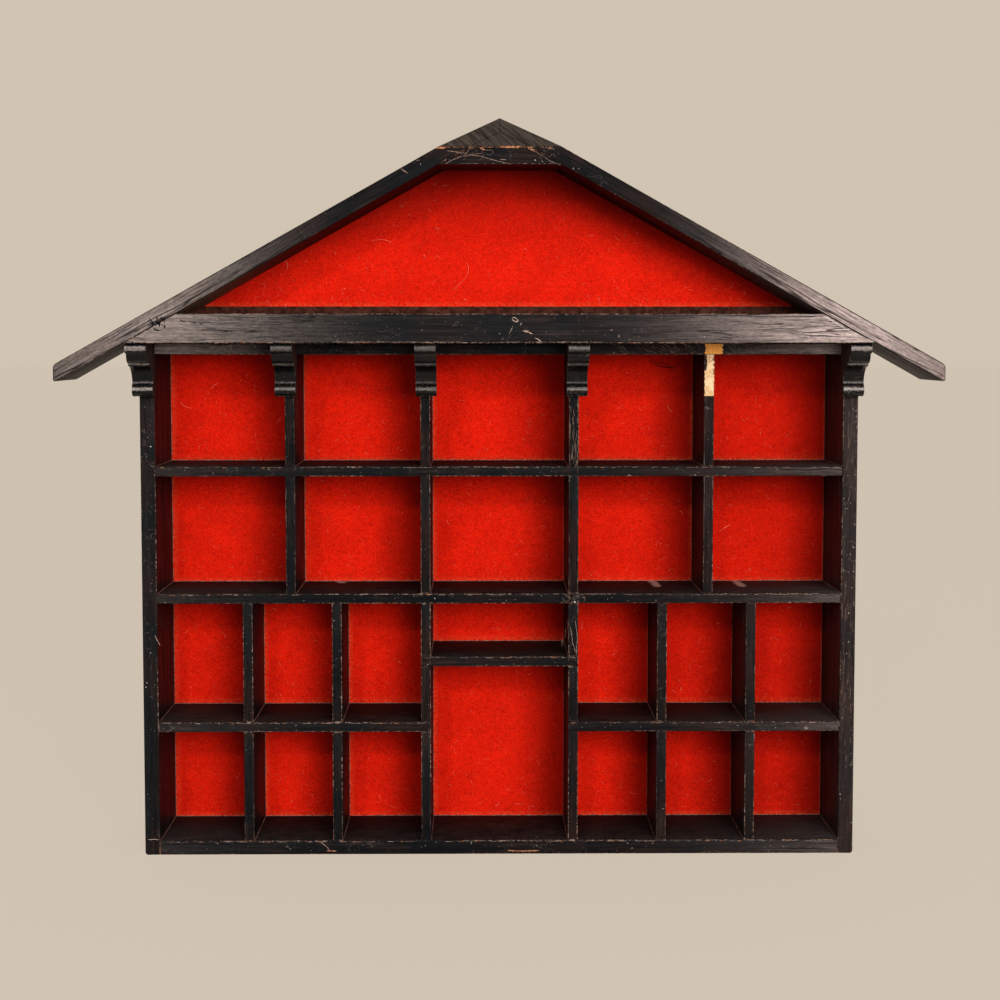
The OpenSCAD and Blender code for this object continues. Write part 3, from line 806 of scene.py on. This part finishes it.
def strokes(shape, face, marks, share=1.0):
    """Strokes given as their width and points, at a share of that width."""
    for width, points in marks:
        stroke(shape, face, points, width * share)


def dot(shape, face, a, b, size_mm):
    heading = shape.rng.uniform(0, math.pi)
    half = size_mm * shape.rng.uniform(0.25, 0.6)
    along, up = half * math.cos(heading), half * math.sin(heading)
    stroke(shape, face, [(a - along, b - up), (a, b), (a + along, b + up)], size_mm)


def scatter(shape, face, area, count, length_mm, width_mm, heading_deg, spread_deg):
    """Short curved strokes over an area given as (a from, a to, b from, b to)."""
    rng = shape.rng
    for _ in range(count):
        a = rng.uniform(area[0], area[1])
        b = rng.uniform(area[2], area[3])
        heading = math.radians(heading_deg + rng.uniform(-spread_deg, spread_deg))
        length = length_mm * rng.uniform(0.4, 1.2)
        curl = rng.uniform(-0.12, 0.12)
        points = []
        for _ in range(5):
            points.append((a, b))
            a = min(max(a + math.cos(heading) * length / 4, area[0]), area[1])
            b = min(max(b + math.sin(heading) * length / 4, area[2]), area[3])
            heading += curl
        stroke(shape, face, points, width_mm * rng.uniform(0.6, 1.2))


def specks(shape, face, area, count, size_mm):
    rng = shape.rng
    for _ in range(count):
        a = rng.uniform(area[0], area[1])
        b = rng.uniform(area[2], area[3])
        dot(shape, face, a, b, size_mm * rng.uniform(0.5, 1.3))


def chips(shape, face, start, end, count, length_mm, width_mm):
    """Slivers worn along the line from start to end."""
    rng = shape.rng
    (a0, b0), (a1, b1) = start, end
    whole = math.hypot(a1 - a0, b1 - b0)
    for _ in range(count):
        length = length_mm * rng.uniform(0.3, 1.5) / whole
        share = rng.uniform(0, max(0.01, 1 - length))
        shares = (share, share + length / 2, share + length)
        line = [(a0 + (a1 - a0) * t, b0 + (b1 - b0) * t) for t in shares]
        stroke(shape, face, line, width_mm * rng.uniform(0.5, 1.3))


# Each mark: its width, then its points as (x, z)
PEAK_PINK = [
    (0.9, [(-32.4, 446.7), (-26, 445.8), (-20.5, 445.1)]),
    (0.5, [(-20.5, 445.1), (-18.9, 447.9), (-15.6, 448.4)]),
    (0.7, [(-19.7, 444.3), (-12.4, 443.5), (-4.2, 441.1), (6.4, 438.6)]),
    (0.5, [(-26.2, 443.1), (-20.5, 443.5), (-15.6, 444.7), (-9.9, 445.4)]),
    (0.7, [(-33.6, 438.9), (-28.7, 441.3), (-24.6, 442.9), (-20.5, 444.3)]),
    (0.9, [(-0.1, 441.5), (3.9, 441.3)]),
    (0.5, [(17.0, 448.0), (21.9, 446.0), (26.8, 443.1), (30.9, 440.3), (37.4, 437.9)]),
    (0.4, [(32.5, 444.8), (33.7, 443.1)]),
    (0.3, [(-9.1, 447.1), (-5.0, 447.1), (-4.2, 445.5), (-6.7, 443.9), (-9.1, 445.4)]),
    (0.9, [(28.8, 448.2), (33.3, 447.8)]),
    (1.1, [(-60.9, 435.8), (-56.5, 433.0)]),
    (0.8, [(-51.5, 440.5), (-49.1, 441.2)]),
]
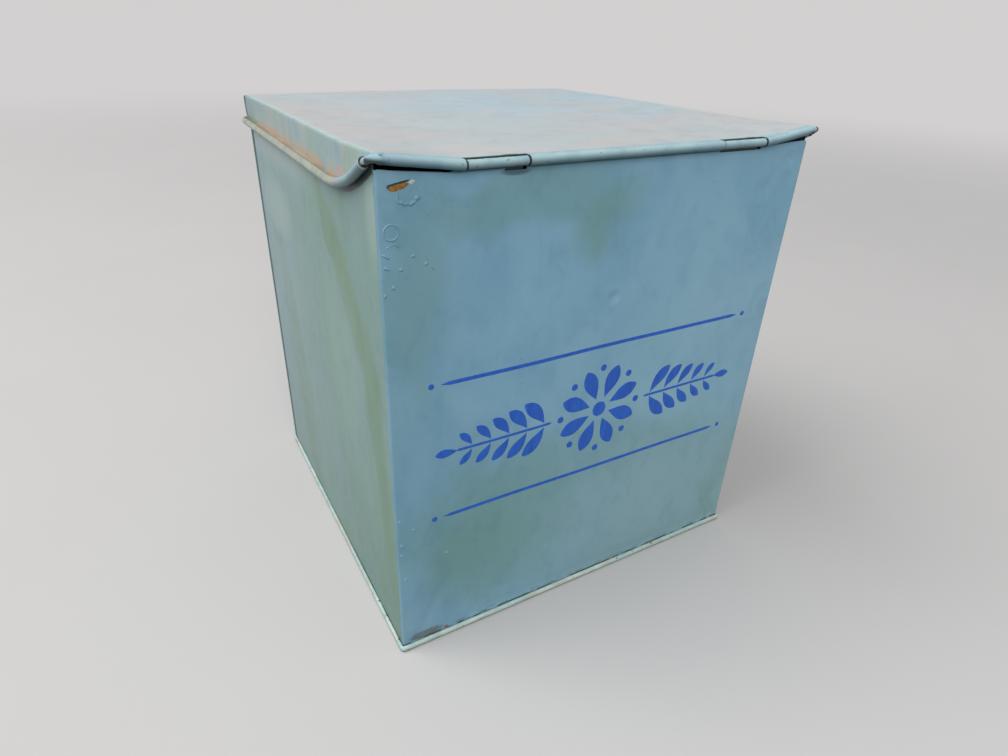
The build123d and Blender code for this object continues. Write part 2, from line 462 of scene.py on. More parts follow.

> Task objective: Beginning at the top of the data, extract each line through the line containing "stroke(shape, face, [(a" and return those lines exactly, with nothing added.

> The result:
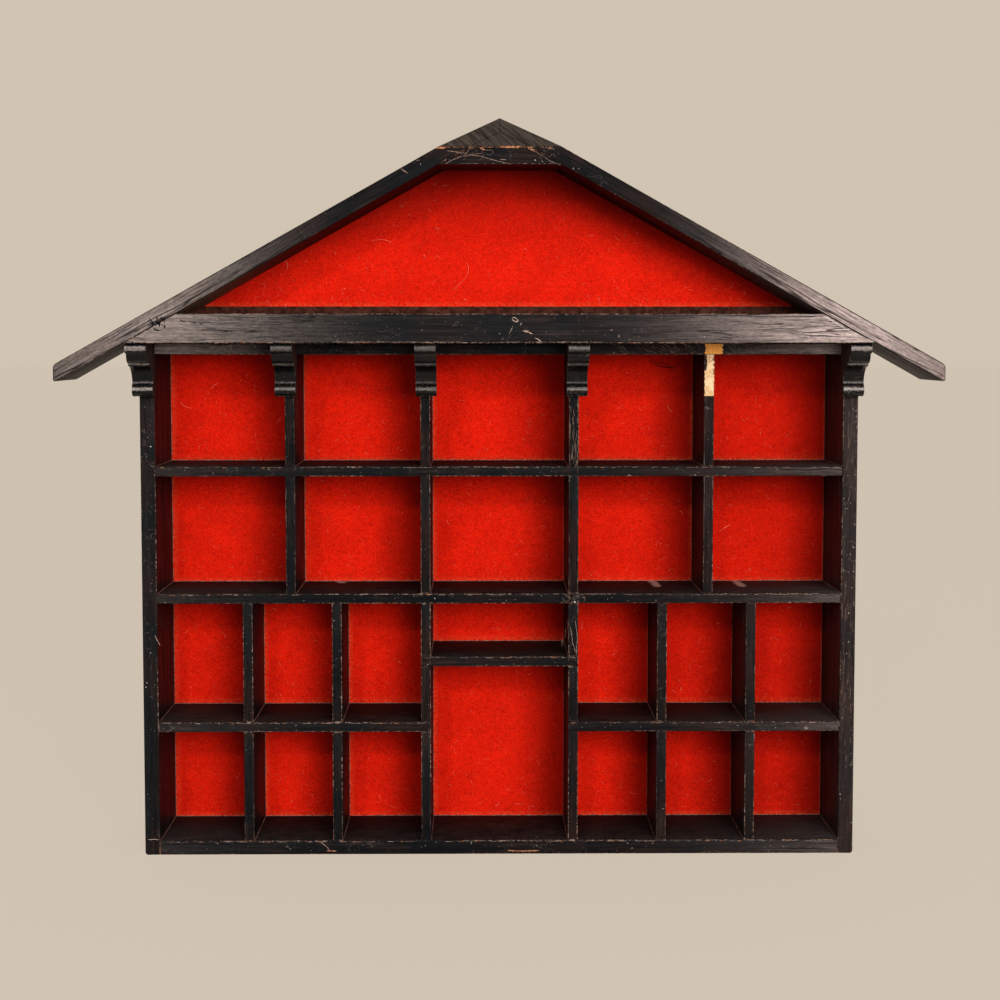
The OpenSCAD and Blender code for this object continues. Write part 3, from line 806 of scene.py on. This part finishes it.
def strokes(shape, face, marks, share=1.0):
    """Strokes given as their width and points, at a share of that width."""
    for width, points in marks:
        stroke(shape, face, points, width * share)


def dot(shape, face, a, b, size_mm):
    heading = shape.rng.uniform(0, math.pi)
    half = size_mm * shape.rng.uniform(0.25, 0.6)
    along, up = half * math.cos(heading), half * math.sin(heading)
    stroke(shape, face, [(a - along, b - up), (a, b), (a + along, b + up)], size_mm)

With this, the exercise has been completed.